The Cost of Costs: Increasing Revenue Streams Is Unlikely To Fill MD Anderson’s Financial Hole
By
Leonard Zwelling
Every household has a budget. When that budget slips into the red, one of two strategies must be invoked. Either the revenue stream must be augmented or the costs contained.
It is no different for MD Anderson.
Over the past year or so, the institution has slipped into a huge financial hole estimated at half a billion dollars or so. Why?
The obvious answer is that revenues have slipped and costs have escalated. Okay. Then what?
The current leadership team and the new president when he or she is named will have to contend with this gap between revenues and costs. What are the options?
If the revenue stream could be enhanced, that would be a good thing. That revenue stream derives over 80% of its value from clinical revenues. So more patients could be seen, the amount reimbursed for each clinical encounter could be augmented, or the efficiency of billing could be improved.
The problem with the first is that it is not at all clear that more patients are there to be seen. There is a lot of competition in cancer care in Houston and the United States now and MD Anderson is still viewed as pricey by third party payers who would rather send their insured to places where the prices are lower. Since there is little objective evidence that sending patients to Methodist instead of MD Anderson lowers quality or clinical outcome, why spend the extra bucks?

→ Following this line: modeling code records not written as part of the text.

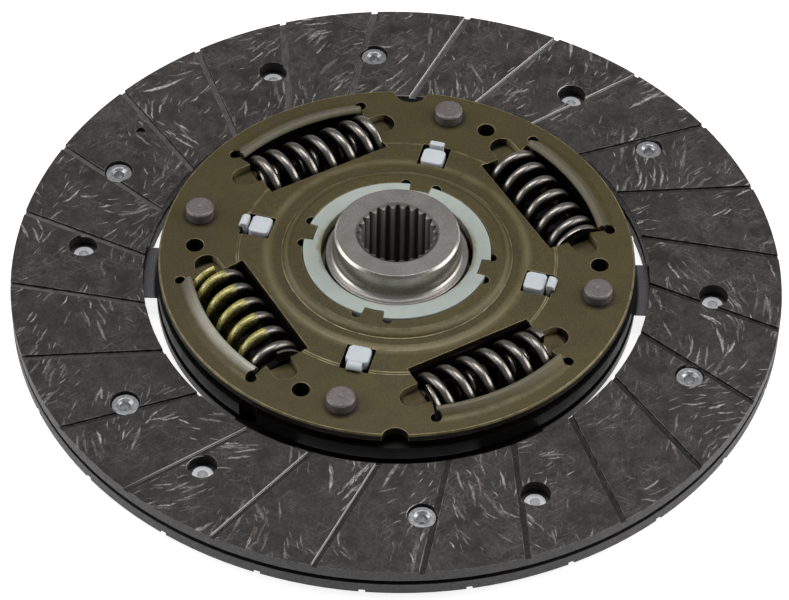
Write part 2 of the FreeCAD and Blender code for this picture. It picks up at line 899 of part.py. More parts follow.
FOOT_ANGLES = (270, 252, 234, 216, 198, 180)


def hub():
    """The splined hub with its idle teeth."""
    label = "hub"
    body = new_body(label, middle)
    half = size.flange_thickness / 2
    front = size.hub_front - middle
    rear = front - size.hub_length
    chamfer = size.hub_edge_chamfer
    mouth = size.spline_mouth_radius
    step_top = half + size.hub_step_height
    fillet = size.hub_foot_fillet
    foot = [
        (size.hub_radius + fillet + fillet * cosine(angle), step_top + fillet + fillet * sine(angle))
        for angle in FOOT_ANGLES
    ]
    profile = new_sketch(body, label + "_profile", "XZ_Plane")
    add_outline(
        profile,
        [
            (mouth, rear),
            (size.hub_radius - chamfer, rear),
            (size.hub_radius, rear + chamfer),
            (size.hub_radius, -half),
            (size.hub_tooth_root_radius, -half),
            (size.hub_tooth_root_radius, half),
            (size.hub_step_radius, half),
            (size.hub_step_radius, step_top - size.hub_step_chamfer),
            (size.hub_step_radius - size.hub_step_chamfer, step_top),
            *foot,
            (size.hub_radius, front - chamfer),
            (size.hub_radius - chamfer, front),
            (mouth, front),
            (size.spline_minor_radius, front - size.spline_mouth_depth),
            (size.spline_minor_radius, rear + size.spline_mouth_depth),
        ],
    )
    turned(body, profile, "Revolution")

    tooth = new_sketch(body, label + "_tooth", "XZ_Plane", turn=size.pin_angle)
    add_rectangle(
        tooth, size.hub_tooth_root_radius - OVERRUN, size.hub_tooth_tip_radius, -half, half
    )
    repeat(body, [turned(body, tooth, "Revolution", size.hub_tooth_angle)], size.idle_tooth_count)
    cut_idle_pockets(body, label)

    spline = new_sketch(body, label + "_spline")
    mouth_half = size.spline_space_width / 2
    root_half = size.spline_root_width / 2
    low = size.spline_minor_radius - OVERRUN / 4
    add_outline(
        spline,
        [
            (low, -mouth_half),
            (size.spline_minor_radius, -mouth_half),
            (size.spline_major_radius, -root_half),
            (size.spline_major_radius, root_half),
            (size.spline_minor_radius, mouth_half),
            (low, mouth_half),
        ],
    )
    repeat(body, [pocket(body, spline)], size.spline_count)
    return body


def front_friction_ring():
    """The plastic ring round the hub, notched for the tabs of the front cover."""
    label = "front_friction_ring"
    bottom = flange_front + size.running_clearance
    body = new_body(label, bottom)
    top = front_cover_inside + rim_rise + size.cover_thickness + size.front_ring_proud - bottom
    sleeve = size.front_bore_radius - size.radial_clearance
    profile = new_sketch(body, label + "_profile", "XZ_Plane")
    add_outline(
        profile,
        [
            (size.front_ring_inner_radius, 0),
            (size.front_ring_base_radius, 0),
            (size.front_ring_base_radius, size.front_ring_base_height),
            (sleeve, size.front_ring_base_height),
            (sleeve, top),
            (size.front_ring_inner_radius, top),
        ],
    )
    turned(body, profile, "Revolution")

    notch = new_sketch(body, label + "_notch", "XZ_Plane", turn=size.pin_angle)
    gap = size.front_ring_notch_clearance
    tab_bottom = front_cover_inside + rim_rise - bottom
    add_rectangle(notch, tab_tip_radius - gap, sleeve + OVERRUN, tab_bottom - gap, top + OVERRUN)
    repeat(body, [turned(body, notch, "Groove", size.tab_angle + 2 * gap)], 4)
    return body


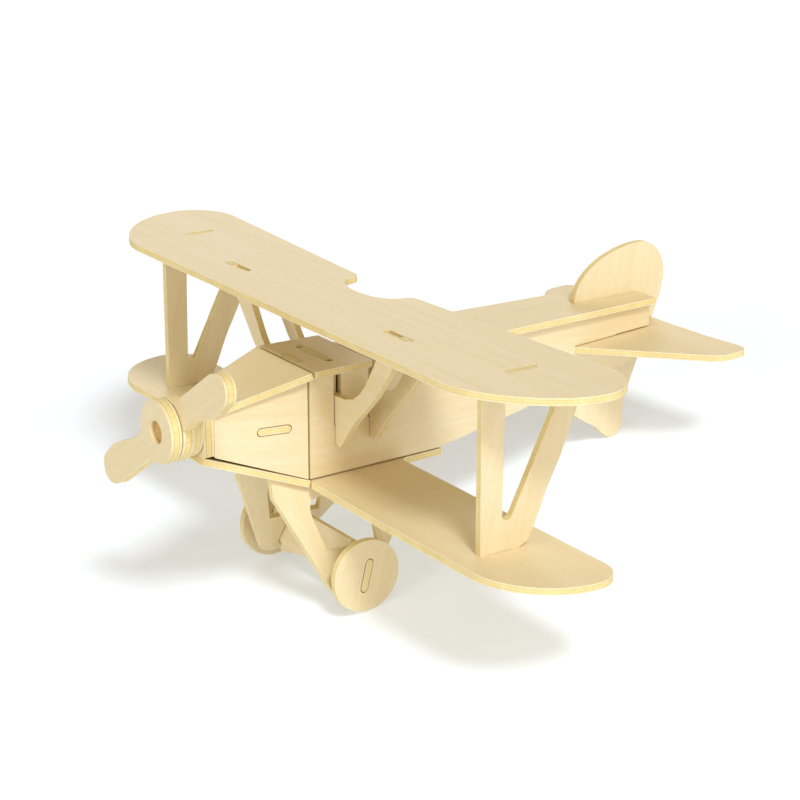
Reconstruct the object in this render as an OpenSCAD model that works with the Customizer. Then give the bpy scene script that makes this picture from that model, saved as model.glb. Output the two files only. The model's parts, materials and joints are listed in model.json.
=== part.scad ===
// Slot-together plywood biplane. Every sub-part is drawn in a level build frame: nose towards -Y,
// port side towards +X, Z = 0 on the upper face of the lower wing, Y = 0 where the nose begins.
// standing() then tips the whole model back onto its two wheels and its tail skid.

/* [Sheet] */
// Thickness of the plywood sheets
sheet_t = 2.6; // [2.4:0.1:2.8]
// Thickness of the hub discs and of the nose front plate
hub_t = 4.3; // [4:0.1:4.5]
// Gap round each tab in its slot
slot_gap = 0.3; // [0.2:0.05:0.35]
// Width of the open seams between the fuselage plates
seam = 0.5; // [0.4:0.05:0.6]

/* [Wings] */
// Span of the upper wing
upper_span = 281; // [276:1:290]
// Span of the lower wing
lower_span = 288; // [282:1:292]
// Height of the upper wing's upper face above the lower wing's upper face
wing_gap = 61; // [60:0.5:62]
// Distance of each outer strut from the middle plane
strut_x = 105; // [100:1:106]

/* [Fuselage] */
// Half width across the side plates at the nose joint
side_x = 15.65; // [15.5:0.05:15.8]
// Narrowing of the side plates towards the tail, in millimetres per millimetre
side_taper = 0.0373; // [0.036:0.0005:0.038]
// Height of the deck's upper face
deck_z = 41; // [41:0.5:41.5]
// Rear end of the side plates
tail_y = 158; // [157.5:0.5:158.5]
// Length of the nose, up to the back of the front plate
nose_len = 35; // [34.8:0.1:35.4]

/* [Landing gear] */
// Radius of a wheel
wheel_r = 13.5; // [13:0.5:14]
// Outer face of a wheel from the middle plane
wheel_x = 33.3; // [33:0.1:34]
// Outward lean of each gear leg in degrees
leg_splay = 20; // [19.5:0.5:20.5]
// Backward lean of the axle plate in degrees
axle_tilt = 14; // [13:0.5:15]

/* [Propeller] */
// Radius of the hub discs
hub_r = 11.3; // [11:0.1:11.5]
// Height of the propeller axis
prop_z = 23.8; // [23.7:0.1:23.9]
// Length of a blade from the propeller axis to its tip
blade_len = 48.5; // [46:0.5:50]
// Angle of the front blade below the horizontal in degrees
blade_droop = 34; // [30:1:40]

/* [Hidden] */
$fn = 96;

arc_steps = 16;
past = 1;

// Upper wing: leading edge, trailing edge at the middle, and the trailing edge's rise outwards
upper_le = -4.9;
upper_te = 41;
upper_te_rise = 0.064;
cutout_x = 16.5;
cutout_depth = 8.6;
cutout_round = 4;

// Lower wing, with the belly strip that runs on behind it
lower_le = -1.3;
lower_te = 39;
lower_tip_y = 27.7;
belly_end = 57.5;

// Outer struts: front edge, tabs
strut_front = 8.3;
strut_top_tab = [18.7, 30.3];
strut_foot_tab = [10.5, 21.5];
strut_recess = 0.3;

// Cabane frames: front faces, inner and outer ends of the tops, sunk inner part of the wing tabs
cabane_ys = [10.5, 25.2];
cabane_top = [45.5, 61.1];
cabane_step = 55.5;
cabane_recess = 0.9;
cabane_foot_z = 8;
cabane_lap_z = 20;
cabane_tab_x = 8.6;
deck_slot = 22.2;

// Fuselage
deck_under = deck_z - sheet_t;
deck_overhang = 3.3;
front_deck_end = 24.6;
rear_deck_start = 50;
rise_start = 57;
rise_slope = 0.183;
taper_angle = atan(side_taper);
belly_tab_x = 5;
bulkhead_y = 1;

belly_tab_ys = [bulkhead_y, cabane_ys[0]];

// Nose: half width at the front, slopes of the top and bottom plates, slot for the shelf
nose_x = 9.5;
cheek_angle = atan((side_x - nose_x) / nose_len);
nose_rise = 20;
nose_drop = 15.5;
nose_bottom_len = 41.4;
shelf_z = 19.2;
cheek_gap = 0.8;

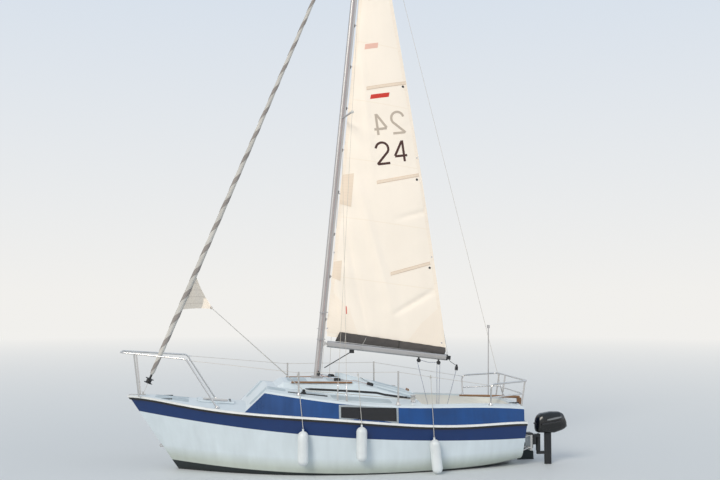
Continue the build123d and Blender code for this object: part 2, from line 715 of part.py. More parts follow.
def make_mainsail(on_boom, cover):
    """Sail with a belly to port: a curved sheet through level sections, cut to the sail's outline."""
    sections = []
    for z, chord, depth in SAIL_SECTIONS:
        x = luff_point(z).X
        skin = []
        for face in (SAIL_THICK / 2, -SAIL_THICK / 2):
            skin.append(ThreePointArc((x, face), (x - chord * 0.45, depth + face), (x - chord, face)))
        ends = [Line(skin[0] @ 0, skin[1] @ 0), Line(skin[0] @ 1, skin[1] @ 1)]
        ring = skin[0].edges() + ends[0].edges() + skin[1].edges() + ends[1].edges()
        sections.append(Plane.XY.offset(z) * make_face(ring))
    sheet = loft(sections, ruled=True)
    head, foot = luff_point(LEECH[2][1] + 20), luff_point(SAIL_TACK_Z)
    leech = ThreePointArc(*LEECH)
    outline = Polyline(
        LEECH[2],
        (head.X - 6, LEECH[2][1] + 40),
        (foot.X - 6, foot.Z),
        on_boom(60, 0.3),
        on_boom(1835, 0.3),
        LEECH[0],
    )
    prism = extrude(side_plane() * make_face(leech.edges() + outline.edges()), amount=300, both=True)
    keep("mainsail", (sheet & prism) - cover)


def make_rails():
    def both_sides(points):
        return list(points) + [(x, -y, z) for x, y, z in reversed(points)]

    hoop = tube_path(both_sides(PULPIT_POINTS), 80, TUBE)
    for side in (1, -1):
        hoop += rod((2800, side * 240, 1683), (2710, side * 190, 940), TUBE)
    keep("pulpit", hoop - SHEER_TOP)

    rail = tube_path(both_sides(PUSHPIT_POINTS), 70, TUBE)
    (foot_x, foot_z), (top_x, top_z) = PUSHPIT_POST
    for y in PUSHPIT_POSTS_Y:
        rail += rod((top_x, y, top_z), (foot_x, y, foot_z), TUBE)
    share = (PUSHPIT_MID_Z - foot_z) / (top_z - foot_z)
    mid_x = foot_x + (top_x - foot_x) * share
    outer_y = PUSHPIT_POSTS_Y[0]
    rail += rod((mid_x, outer_y, PUSHPIT_MID_Z), (mid_x, -outer_y, PUSHPIT_MID_Z), MID_TUBE)
    for side in (1, -1):
        front = (-2310, side * 808, PUSHPIT_MID_Z - 30)
        rail += rod((mid_x, side * outer_y, PUSHPIT_MID_Z), front, MID_TUBE)
    keep("pushpit", rail - RAISED_TOP)

    posts = []
    for x, y, socket_top in STANCHIONS:
        for side in (1, -1):
            post = rod((x, side * y, 800), (x, side * (y + STANCHION_LEAN), STANCHION_TOP), TUBE)
            post += rod((x, side * y, 800), (x, side * (y + 0.5), socket_top), 24)
            posts.append(post - RAISED_TOP)
    keep("stanchions", *posts)

    wires = []
    carriers = posts + [NODES["pulpit"], NODES["pushpit"]]
    for side in (1, -1):
        tops = [(x, side * (y + STANCHION_LEAN), STANCHION_TOP - 15) for x, y, _ in STANCHIONS]
        stops = [(2060, side * 530, 1600), *tops, (-2310, side * 835, 1210)]
        for start, end in zip(stops, stops[1:]):
            wire = rod(start, end, WIRE)
            for piece in carriers:
                wire = wire - piece
            wires.append(wire.solids().sort_by(SortBy.VOLUME)[-1])
    keep("lifelines", *wires)

    x, y, foot, top = LIGHT_POLE
    light = rod((x, y, foot), (x - 12, y - 4, top), 8) - RAISED_TOP
    light += Pos(x - 12, y - 4, top + 10) * Cylinder(22, 50)
    keep("stern_light", light)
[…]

MD Anderson can try to negotiate better terms with the payers but, as I said, many third party payers already think that they are paying Anderson too well and are unlikely to bump the reimbursement rates up.
I suspect that there are many improvements in coding, billing and charge capture that could be implemented to improve MD Anderson’s operations and realized income, but again, I doubt that is going to turn around the shortfalls that have become routine at 1515.
I am afraid that the solution is more likely to be found in controlling costs, a far more painful endeavor than raising revenues.
There are essentially two kinds of costs, fixed and variable. Fixed costs stay the same regardless of the volume of business a firm does. Variable costs flex with the volume.
In medical care, most costs are fixed—employees, buildings, air conditioning, etc. The big variable cost at Anderson is probably in the pharmacy.
Thus, the fixed costs of MD Anderson need containment and that means the size of the staff may have to shrink. This is not at all a pleasant thought. What can be done?
First, all attrition must be utilized as a source of staff size decrease. If someone leaves, don’t replace that person.
Second, the clinical staff is the engine of revenue and so probably should absorb the least shrinkage, but that does not mean opportunities for efficiency in care delivery should not be sought. I was impressed as an MD Anderson patient that far more people touched me during a visit for an MRI (I counted 17) than was the case for the MRI I got at Methodist (3). What are all those people at Anderson doing?
Third, research must be carefully examined. First, who is doing the quality work and I define quality as that which is making a difference to patients or other investigators, not whether or not the paper was wedged into Cell, Nature or PNAS. Some of these journals have become well known for publishing less than accurate science, if it can be called science at all, and a bit more local scrutiny should be used to determine the true value of what is emanating from the labs.
Fourth, administration, of which there are way too many levels, must shrink. If the boat building sailed off into the Gulf, would anyone shed a tear? I doubt it.
Academic medical centers are under increasing financial pressure and in the current health care environment, they are unlikely to find salvation in boosting revenues, even by trying to turn themselves into drug companies as Dr. DePinho tried to do with MD Anderson. It will be the centers that pare back their overhead, contain their staffs, increase the value of their research, and cut their administrative burdens that will triumph.
Whether that will include MD Anderson will be up to Dr. Hicks and his successor.